Dunque e per riassumere: la Repubblica dà i soldi, il curriculum, la valutazione esterna; lo Stato e i soggetti privati danno le scuole. In Italia, al momento, la Repubblica riconosce il carattere pubblico delle scuole private, che rispettino le condizioni poste dalla legge n. 62 del 2000 (e perciò diventano scuole paritarie).
Le famiglie sono i committenti. Proprio perché esse non sono i provider (salvo eccezioni che si vanno lentamente estendendo per i primi anni di età dei ragazzi, soprattutto negli Usa), le famiglie non hanno il diritto di interferire nell’organizzazione del servizio e nella didattica.
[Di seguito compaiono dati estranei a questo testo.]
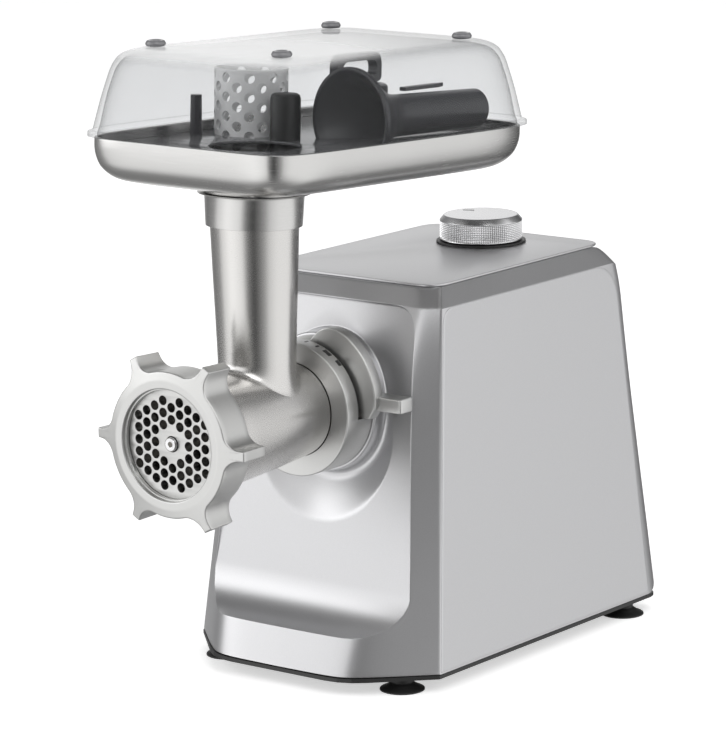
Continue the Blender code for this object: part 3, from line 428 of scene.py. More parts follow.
def makeStudio():
    # white floor and backdrop; the metal reflects a belt of soft boxes and dark gaps set out by azimuth
    v = studioValues
    scene = bpy.context.scene
    scene.view_settings.view_transform = "Standard"
    scene.world = bpy.data.worlds.new("studio")
    sky = Graph(scene.world)
    way = sky.node("ShaderNodeTexCoord", out=0)
    split = sky.node("ShaderNodeSeparateXYZ", None, way)
    outs = split.socket.node.outputs
    x, y, z = (Wire(sky, outs[place]) for place in range(3))
    turn = x.math("ARCTAN2", y, x) / (2 * math.pi) + 0.5
    stops = [(place, (light / v["strength"],) * 3) for place, light in v["belt"]]
    belt = sky.node("ShaderNodeValToRGB", {"stops": stops}, turn)
    smooth = {"interpolation_type": "SMOOTHSTEP"}
    around = belt
    for end in ("zenith", "nadir"):
        reach = sky.node("ShaderNodeMapRange", smooth, z, v[f"{end}From"], v[f"{end}To"])
        around = sky.mixColour(reach, around, (v[end] / v["strength"],) * 3)
    seen = sky.node("ShaderNodeLightPath")
    background = sky.tree.nodes["Background"]
    sky.feed(background.inputs["Color"], sky.mixColour(seen, around, (v["backdrop"],) * 3))
    background.inputs["Strength"].default_value = v["strength"]
    floorLook = Look("studio floor", Base_Color=(0.9, 0.9, 0.9), Roughness=0.8,
                     Emission_Color=(1.0, 1.0, 1.0), Emission_Strength=v["floorGlow"])
    bpy.ops.mesh.primitive_plane_add(size=40.0, location=(0, 0, 0))
    floor = bpy.context.object
    floor.name = "floor"
    floor.data.materials.append(floorLook.material)
    floor.visible_glossy = False
    addLamp("key", (1.3, -1.0, 1.9), (0, 0, 0.15), 1.6, 16)
    addLamp("left", (-1.8, -1.2, 1.0), (0, 0, 0.15), 1.2, 9, 1.8)
    addLamp("top", (-0.2, 0.6, 2.2), (0, 0, 0), 1.8, 13)
    bpy.data.objects["top"].visible_glossy = False


housingValues = {
    "baseZ": 10.0 * mm, "topZ": 209.5 * mm, "shoulderZ": 200.5 * mm,
    "edgeX": 80.4 * mm, "edgeY": -43.8 * mm, "frontY": -80.2 * mm, "backY": 166.6 * mm,
    "sideLean": 0.07, "edgeLean": 0.12, "frontLean": 0.29, "backLean": 0.08, "backTurnZ": 180.0 * mm,
    "bevelLow": 36.4 * mm, "bevelHigh": 10.0 * mm, "cornerX": 11.0 * mm, "cornerY": 12.0 * mm,
    "topX": 58.5 * mm, "topFrontY": -15.9 * mm, "topBackY": 143.3 * mm,
    "lipZ": 30.0 * mm, "scoop": 27.0 * mm, "recessY": -47.4 * mm, "recessZ": 62.0 * mm, "recessLean": 0.18,
    "recessTopZ": 200.0 * mm, "dishRadius": 45.0 * mm, "dishZ": 127.6 * mm, "dishRise": 68.0 * mm,
    "dishDepth": 12.5 * mm, "flare": 7.0 * mm, "flareY": -36.2 * mm, "bossRadius": 37.5 * mm,
    "bossY": -40.6 * mm, "boreRadius": 33.0 * mm, "boreY": -13.0 * mm, "rearInsideY": 132.0 * mm,
}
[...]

Neppure nel caso che cooperative di famiglie istituiscano delle scuole e perciò si trasformino in provider. Non spetta al Consiglio di amministrazione o di indirizzo o, oggi, di Istituto, organizzare il servizio educativo, bensì alla comunità tecnico-professionale dei docenti e alla leadership educativa dei dirigenti. Alle famiglie toccano la scelta iniziale della scuola e il giudizio finale, con tutte le conseguenze del caso, compreso il licenziamento di dirigenti e insegnanti. Il giudizio sul “prodotto” educativo finale nasce sia dall’osservazione empirica diretta sia dalle analisi comparative più sofisticate dell’Authority o di ogni altro istituto locale a ciò finalizzato. Ogni forma di partnership educativa tra famiglia e scuola è necessaria, ma a condizione che ciascuno stia al proprio posto. L’attuale governance, quella prevista dai Decreti Delegati del 1974, ha favorito o il disimpegno della maggioranza delle famiglie o l’intrusione aggressiva di una minoranza.